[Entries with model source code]
⟨

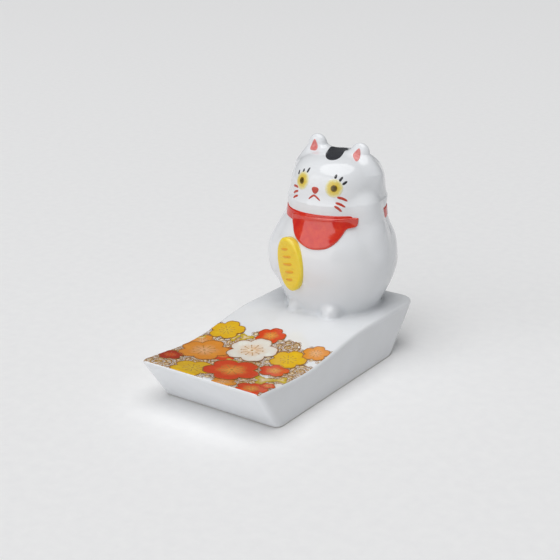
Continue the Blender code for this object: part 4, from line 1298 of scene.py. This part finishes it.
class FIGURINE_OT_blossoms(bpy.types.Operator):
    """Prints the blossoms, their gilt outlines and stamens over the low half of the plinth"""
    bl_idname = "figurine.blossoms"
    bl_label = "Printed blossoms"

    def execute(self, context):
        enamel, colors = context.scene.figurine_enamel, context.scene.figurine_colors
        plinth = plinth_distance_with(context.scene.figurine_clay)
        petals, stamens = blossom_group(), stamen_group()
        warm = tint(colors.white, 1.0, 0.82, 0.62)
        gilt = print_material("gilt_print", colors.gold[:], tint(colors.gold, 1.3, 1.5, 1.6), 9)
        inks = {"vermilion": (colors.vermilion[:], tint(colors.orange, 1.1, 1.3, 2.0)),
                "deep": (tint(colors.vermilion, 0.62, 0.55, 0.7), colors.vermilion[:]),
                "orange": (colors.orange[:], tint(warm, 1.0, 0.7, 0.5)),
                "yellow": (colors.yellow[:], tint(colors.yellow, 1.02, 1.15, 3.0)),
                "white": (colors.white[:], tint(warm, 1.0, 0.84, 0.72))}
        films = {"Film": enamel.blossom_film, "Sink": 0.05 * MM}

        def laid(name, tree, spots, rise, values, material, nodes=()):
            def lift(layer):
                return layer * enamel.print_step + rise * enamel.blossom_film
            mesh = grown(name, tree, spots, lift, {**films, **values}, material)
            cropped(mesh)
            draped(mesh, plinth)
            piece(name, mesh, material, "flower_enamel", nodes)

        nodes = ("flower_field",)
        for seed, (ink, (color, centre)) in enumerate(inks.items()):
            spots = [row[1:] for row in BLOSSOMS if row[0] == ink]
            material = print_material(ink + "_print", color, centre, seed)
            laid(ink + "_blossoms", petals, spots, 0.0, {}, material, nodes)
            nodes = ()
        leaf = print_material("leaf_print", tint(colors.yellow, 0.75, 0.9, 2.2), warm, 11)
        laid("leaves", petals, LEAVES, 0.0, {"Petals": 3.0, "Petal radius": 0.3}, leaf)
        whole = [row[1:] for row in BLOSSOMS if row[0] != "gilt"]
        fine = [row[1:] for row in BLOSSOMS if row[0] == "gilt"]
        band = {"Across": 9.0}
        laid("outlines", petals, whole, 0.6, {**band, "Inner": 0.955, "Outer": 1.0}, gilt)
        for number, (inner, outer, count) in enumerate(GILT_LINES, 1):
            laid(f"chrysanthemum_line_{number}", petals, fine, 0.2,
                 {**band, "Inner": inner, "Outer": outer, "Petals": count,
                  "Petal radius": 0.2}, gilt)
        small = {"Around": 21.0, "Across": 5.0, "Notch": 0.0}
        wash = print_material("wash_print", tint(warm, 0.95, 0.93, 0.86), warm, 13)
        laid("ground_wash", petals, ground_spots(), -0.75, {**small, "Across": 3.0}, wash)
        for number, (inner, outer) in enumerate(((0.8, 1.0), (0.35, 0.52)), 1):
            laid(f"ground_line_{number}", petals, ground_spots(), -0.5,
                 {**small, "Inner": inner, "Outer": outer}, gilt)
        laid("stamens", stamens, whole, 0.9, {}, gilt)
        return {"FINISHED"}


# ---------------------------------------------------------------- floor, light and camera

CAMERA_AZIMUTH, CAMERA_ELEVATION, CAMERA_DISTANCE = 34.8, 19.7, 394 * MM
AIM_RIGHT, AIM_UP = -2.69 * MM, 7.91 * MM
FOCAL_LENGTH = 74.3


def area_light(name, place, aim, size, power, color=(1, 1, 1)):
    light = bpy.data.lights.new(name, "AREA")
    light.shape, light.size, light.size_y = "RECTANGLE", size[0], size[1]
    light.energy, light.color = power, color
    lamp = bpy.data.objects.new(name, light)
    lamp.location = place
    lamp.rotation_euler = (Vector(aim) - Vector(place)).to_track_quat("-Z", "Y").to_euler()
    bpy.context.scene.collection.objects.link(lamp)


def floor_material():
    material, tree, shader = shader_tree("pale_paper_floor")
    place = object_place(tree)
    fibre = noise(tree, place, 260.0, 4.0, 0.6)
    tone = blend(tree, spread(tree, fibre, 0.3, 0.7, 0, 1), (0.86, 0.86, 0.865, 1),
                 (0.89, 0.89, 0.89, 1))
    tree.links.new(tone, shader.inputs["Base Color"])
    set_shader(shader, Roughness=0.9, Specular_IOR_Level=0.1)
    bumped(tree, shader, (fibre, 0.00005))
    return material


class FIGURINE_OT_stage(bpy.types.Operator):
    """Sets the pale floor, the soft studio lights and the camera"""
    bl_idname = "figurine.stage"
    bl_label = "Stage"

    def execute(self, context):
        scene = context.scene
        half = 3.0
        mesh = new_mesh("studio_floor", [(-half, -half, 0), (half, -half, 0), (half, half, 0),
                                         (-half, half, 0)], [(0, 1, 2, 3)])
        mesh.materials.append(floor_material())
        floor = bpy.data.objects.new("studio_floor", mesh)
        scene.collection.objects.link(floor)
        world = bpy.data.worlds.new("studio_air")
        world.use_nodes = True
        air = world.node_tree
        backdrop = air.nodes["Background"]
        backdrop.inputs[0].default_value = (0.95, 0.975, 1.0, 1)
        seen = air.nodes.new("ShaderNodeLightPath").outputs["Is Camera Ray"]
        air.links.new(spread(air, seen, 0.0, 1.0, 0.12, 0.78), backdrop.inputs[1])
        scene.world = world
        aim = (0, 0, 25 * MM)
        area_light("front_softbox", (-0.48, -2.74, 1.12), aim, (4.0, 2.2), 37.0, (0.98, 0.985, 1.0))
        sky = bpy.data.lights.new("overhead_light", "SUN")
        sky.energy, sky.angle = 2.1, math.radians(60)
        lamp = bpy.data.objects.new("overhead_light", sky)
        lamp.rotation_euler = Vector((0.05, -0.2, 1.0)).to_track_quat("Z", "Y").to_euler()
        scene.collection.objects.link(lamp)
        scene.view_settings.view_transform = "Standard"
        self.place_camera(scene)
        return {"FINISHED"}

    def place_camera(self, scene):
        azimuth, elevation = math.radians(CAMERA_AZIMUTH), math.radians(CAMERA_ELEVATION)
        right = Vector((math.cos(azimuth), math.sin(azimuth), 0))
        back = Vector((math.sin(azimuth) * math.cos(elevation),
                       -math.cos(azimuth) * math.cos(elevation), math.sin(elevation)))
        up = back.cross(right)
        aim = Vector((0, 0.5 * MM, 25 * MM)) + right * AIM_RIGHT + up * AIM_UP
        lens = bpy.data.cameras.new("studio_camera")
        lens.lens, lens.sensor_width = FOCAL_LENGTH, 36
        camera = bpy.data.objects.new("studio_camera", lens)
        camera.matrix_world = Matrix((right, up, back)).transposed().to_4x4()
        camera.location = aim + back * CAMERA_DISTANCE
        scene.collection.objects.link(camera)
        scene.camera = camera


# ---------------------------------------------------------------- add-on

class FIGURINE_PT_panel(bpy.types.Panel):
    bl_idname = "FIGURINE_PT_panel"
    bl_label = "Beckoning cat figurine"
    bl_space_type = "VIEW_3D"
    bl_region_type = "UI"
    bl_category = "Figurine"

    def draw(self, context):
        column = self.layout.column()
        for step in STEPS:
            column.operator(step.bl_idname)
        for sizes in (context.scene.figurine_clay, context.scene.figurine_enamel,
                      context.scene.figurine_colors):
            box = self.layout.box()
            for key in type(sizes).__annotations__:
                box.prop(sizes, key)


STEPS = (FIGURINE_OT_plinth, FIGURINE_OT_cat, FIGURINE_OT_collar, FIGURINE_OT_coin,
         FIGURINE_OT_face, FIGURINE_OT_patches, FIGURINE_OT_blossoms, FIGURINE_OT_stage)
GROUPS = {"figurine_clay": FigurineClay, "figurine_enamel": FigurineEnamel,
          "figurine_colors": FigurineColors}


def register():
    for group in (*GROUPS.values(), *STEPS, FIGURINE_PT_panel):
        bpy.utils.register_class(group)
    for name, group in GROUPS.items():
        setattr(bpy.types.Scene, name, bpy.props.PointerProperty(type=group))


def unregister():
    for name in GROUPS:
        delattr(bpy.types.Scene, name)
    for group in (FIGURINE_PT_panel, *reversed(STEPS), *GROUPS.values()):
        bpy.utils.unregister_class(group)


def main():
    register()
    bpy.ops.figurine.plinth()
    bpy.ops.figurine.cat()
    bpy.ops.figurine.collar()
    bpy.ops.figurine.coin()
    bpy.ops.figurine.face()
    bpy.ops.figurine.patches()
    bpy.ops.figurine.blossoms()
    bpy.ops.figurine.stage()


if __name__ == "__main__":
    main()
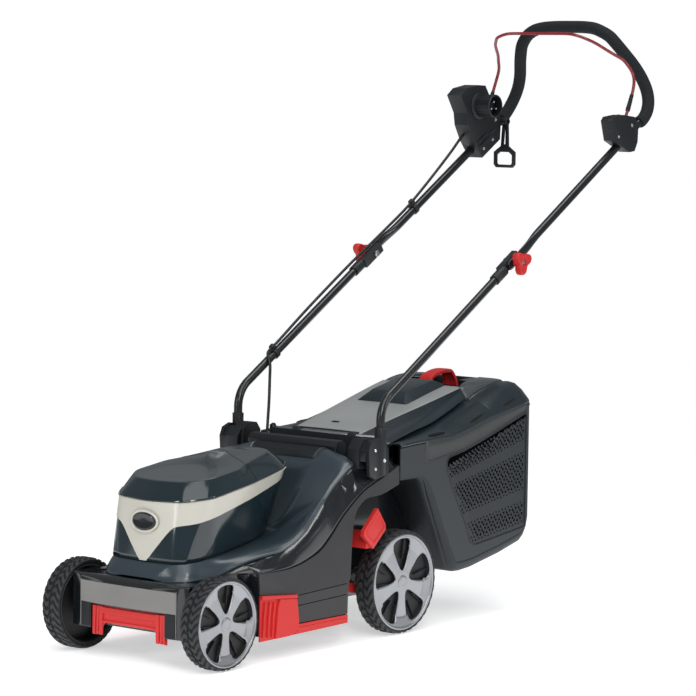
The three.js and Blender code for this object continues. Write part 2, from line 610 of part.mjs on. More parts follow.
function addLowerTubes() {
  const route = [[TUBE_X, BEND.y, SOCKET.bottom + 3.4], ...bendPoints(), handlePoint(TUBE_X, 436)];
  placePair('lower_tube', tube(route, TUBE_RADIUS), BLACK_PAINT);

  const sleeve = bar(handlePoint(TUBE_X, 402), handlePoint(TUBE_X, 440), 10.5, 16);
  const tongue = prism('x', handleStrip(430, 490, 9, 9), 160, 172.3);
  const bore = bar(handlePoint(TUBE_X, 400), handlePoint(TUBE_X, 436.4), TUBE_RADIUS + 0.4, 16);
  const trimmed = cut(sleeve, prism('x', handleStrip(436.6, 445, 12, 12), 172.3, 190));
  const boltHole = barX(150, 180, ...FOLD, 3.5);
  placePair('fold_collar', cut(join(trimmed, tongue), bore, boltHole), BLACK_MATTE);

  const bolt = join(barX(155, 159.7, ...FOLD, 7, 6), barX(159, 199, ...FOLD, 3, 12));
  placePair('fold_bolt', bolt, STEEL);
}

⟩

▶ Exercise requirements
Start with the line that holds "The three.js and" and finish with the line that holds "placePair('lower_tube', tube(route, TUBE_RADIUS), BLACK_PAINT);". Transcribe each line in between exactly, and those two as well.

▶ Reply
The three.js and Blender code for this object continues. Write part 2, from line 610 of part.mjs on. More parts follow.
function addLowerTubes() {
  const route = [[TUBE_X, BEND.y, SOCKET.bottom + 3.4], ...bendPoints(), handlePoint(TUBE_X, 436)];
  placePair('lower_tube', tube(route, TUBE_RADIUS), BLACK_PAINT);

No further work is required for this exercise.